Aim
Repeat, exactly, the run of lines that opens with the line containing "0.13, 0.12), 0.75)" and closes with the line containing "bpy.data.objects.remove(obj)", and leave all other lines out.
==========
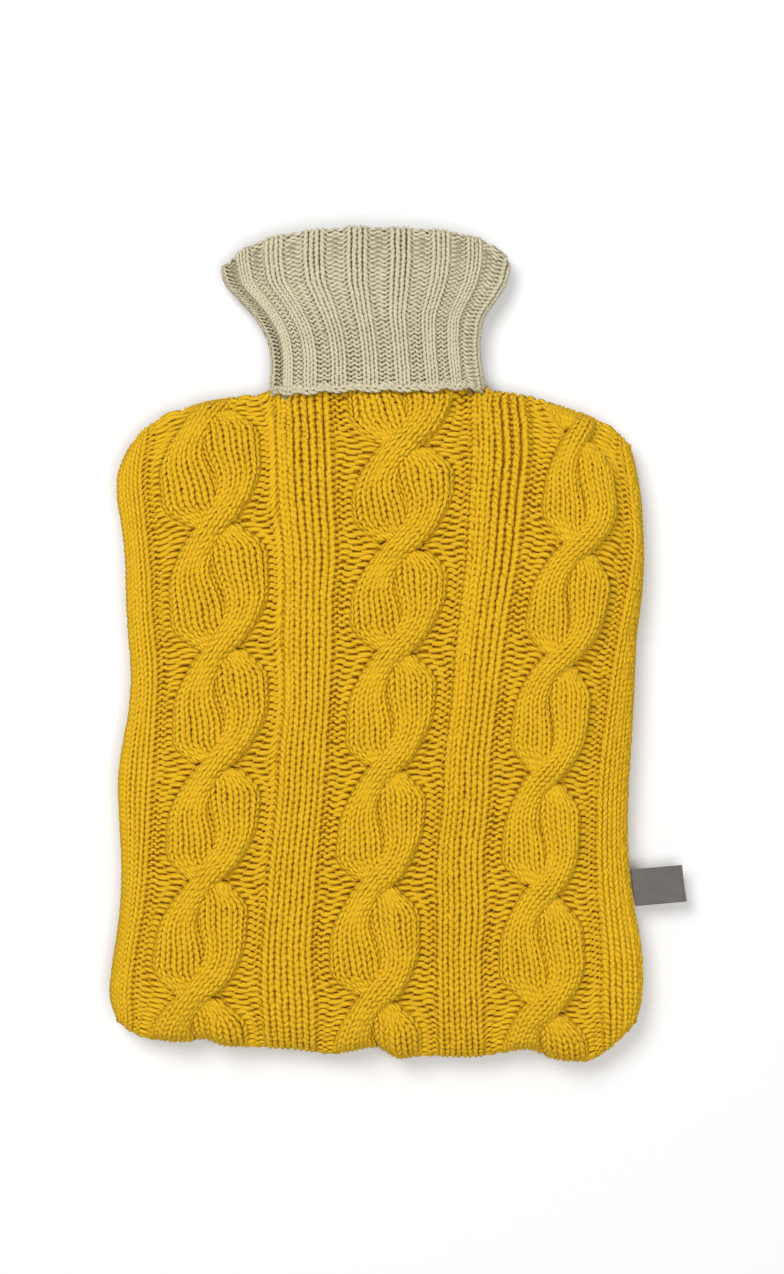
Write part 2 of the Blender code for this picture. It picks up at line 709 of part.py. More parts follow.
def build_label(material):
    """The tape label, folded in two, with its ends at the right seam."""
    bm = bmesh.new()
    low, high = LABEL_HEIGHT_SPAN
    rings = []
    for height in np.linspace(low, high, 5):
        root = float(right_edge(height)) + LABEL_ROOT
        ring = []
        for out, level in label_profile():
            across = root + out * np.cos(LABEL_TILT)
            droop = LABEL_DROOP * (out / LABEL_REACH) ** 2
            point = np.array([across, height + out * np.sin(LABEL_TILT), SEAM_HEIGHT + level - droop])
            ring.append(bm.verts.new(point * MM))
        rings.append(ring)
    for ring, following in zip(rings, rings[1:]):
        for index in range(len(ring)):
            after = (index + 1) % len(ring)
            bm.faces.new((ring[index], following[index], following[after], ring[after]))
    for ring in (rings[0], rings[-1]):
        for index in range(len(ring) // 2 - 1):
            bm.faces.new((ring[index], ring[index + 1], ring[-index - 2], ring[-index - 1]))
    return finish_object(bm, "side_label", material)


def main():
    """Build the four pieces of the cover."""
    clear_scene()
    mustard = make_material("mustard_knit", (0.66, 0.42, 0.02), 0.9)
    cream = make_material("cream_rib", (0.61, 0.56, 0.42), 0.92)
    tape = make_material("grey_tape", (0.15, 0.13, 0.12), 0.75)
    build_front(mustard)
    build_back(mustard)
    build_collar(cream)
    build_label(tape)


main()
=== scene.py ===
"""Hot water bottle cover in cable knit, finished stitch by stitch around its solids.

The cover lies on its back. Each piece of knitting is a base cloth with its yarn laid
over it: every course is a real strand of yarn that passes through its loops, knit or purl, over
cables, ribs and gutters.

Sizes are in millimetres, in the frame of the solids, and become metres when a mesh is made. +X is
to the right and +Y runs from the bottom edge to the neck, as seen from above. +Z is up.
"""

import logging
import math
from collections.abc import Callable
from dataclasses import dataclass, field
from enum import Enum

import bmesh
import bpy
import numpy as np
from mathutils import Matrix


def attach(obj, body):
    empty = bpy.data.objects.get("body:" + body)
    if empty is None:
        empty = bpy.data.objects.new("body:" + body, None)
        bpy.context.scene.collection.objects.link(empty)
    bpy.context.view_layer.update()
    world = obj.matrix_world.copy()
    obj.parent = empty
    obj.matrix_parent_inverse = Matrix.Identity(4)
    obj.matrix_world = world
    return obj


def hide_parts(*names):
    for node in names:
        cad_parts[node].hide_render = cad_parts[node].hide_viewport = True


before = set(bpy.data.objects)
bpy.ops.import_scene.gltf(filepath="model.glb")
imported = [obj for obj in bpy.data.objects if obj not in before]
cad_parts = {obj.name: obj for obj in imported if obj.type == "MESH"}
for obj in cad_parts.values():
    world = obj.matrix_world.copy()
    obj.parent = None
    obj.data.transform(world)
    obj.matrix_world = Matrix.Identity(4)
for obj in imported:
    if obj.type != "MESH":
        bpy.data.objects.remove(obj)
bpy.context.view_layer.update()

Array = np.ndarray
Object = bpy.types.Object
Material = bpy.types.Material
Socket = bpy.types.NodeSocket
Tree = bpy.types.NodeTree
Colour = tuple[float, float, float]

MM = 0.001
CENTIMETRE = 10.0
LEAST_RADIUS = 0.1
LOG = logging.getLogger("cover")

# ---- the outline, as the cover lies ----
# height, left edge, right edge
SIDES = (
    (-158.0, -117.6, 99.9), (-148.8, -120.8, 102.2), (-135.4, -120.2, 102.7),
    (-123.7, -118.4, 101.7), (-111.2, -116.8, 99.4), (-94.4, -116.2, 97.2),
    (-77.7, -116.8, 96.4), (-56.7, -117.6, 97.0), (-43.3, -116.0, 98.0),
    (-29.5, -113.5, 98.8), (-14.9, -112.3, 99.4), (4.0, -113.4, 100.3),
    (18.6, -114.3, 102.2), (35.4, -114.7, 103.2), (47.9, -116.0, 102.9),
    (63.9, -118.2, 101.7), (71.8, -117.7, 100.3), (77.7, -115.7, 99.0),
    (83.5, -112.2, 97.2),
)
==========
Response for this exercise
    tape = make_material("grey_tape", (0.15, 0.13, 0.12), 0.75)
    build_front(mustard)
    build_back(mustard)
    build_collar(cream)
    build_label(tape)


main()
=== scene.py ===
"""Hot water bottle cover in cable knit, finished stitch by stitch around its solids.

The cover lies on its back. Each piece of knitting is a base cloth with its yarn laid
over it: every course is a real strand of yarn that passes through its loops, knit or purl, over
cables, ribs and gutters.

Sizes are in millimetres, in the frame of the solids, and become metres when a mesh is made. +X is
to the right and +Y runs from the bottom edge to the neck, as seen from above. +Z is up.
"""

import logging
import math
from collections.abc import Callable
from dataclasses import dataclass, field
from enum import Enum

import bmesh
import bpy
import numpy as np
from mathutils import Matrix


def attach(obj, body):
    empty = bpy.data.objects.get("body:" + body)
    if empty is None:
        empty = bpy.data.objects.new("body:" + body, None)
        bpy.context.scene.collection.objects.link(empty)
    bpy.context.view_layer.update()
    world = obj.matrix_world.copy()
    obj.parent = empty
    obj.matrix_parent_inverse = Matrix.Identity(4)
    obj.matrix_world = world
    return obj


def hide_parts(*names):
    for node in names:
        cad_parts[node].hide_render = cad_parts[node].hide_viewport = True


before = set(bpy.data.objects)
bpy.ops.import_scene.gltf(filepath="model.glb")
imported = [obj for obj in bpy.data.objects if obj not in before]
cad_parts = {obj.name: obj for obj in imported if obj.type == "MESH"}
for obj in cad_parts.values():
    world = obj.matrix_world.copy()
    obj.parent = None
    obj.data.transform(world)
    obj.matrix_world = Matrix.Identity(4)
for obj in imported:
    if obj.type != "MESH":
        bpy.data.objects.remove(obj)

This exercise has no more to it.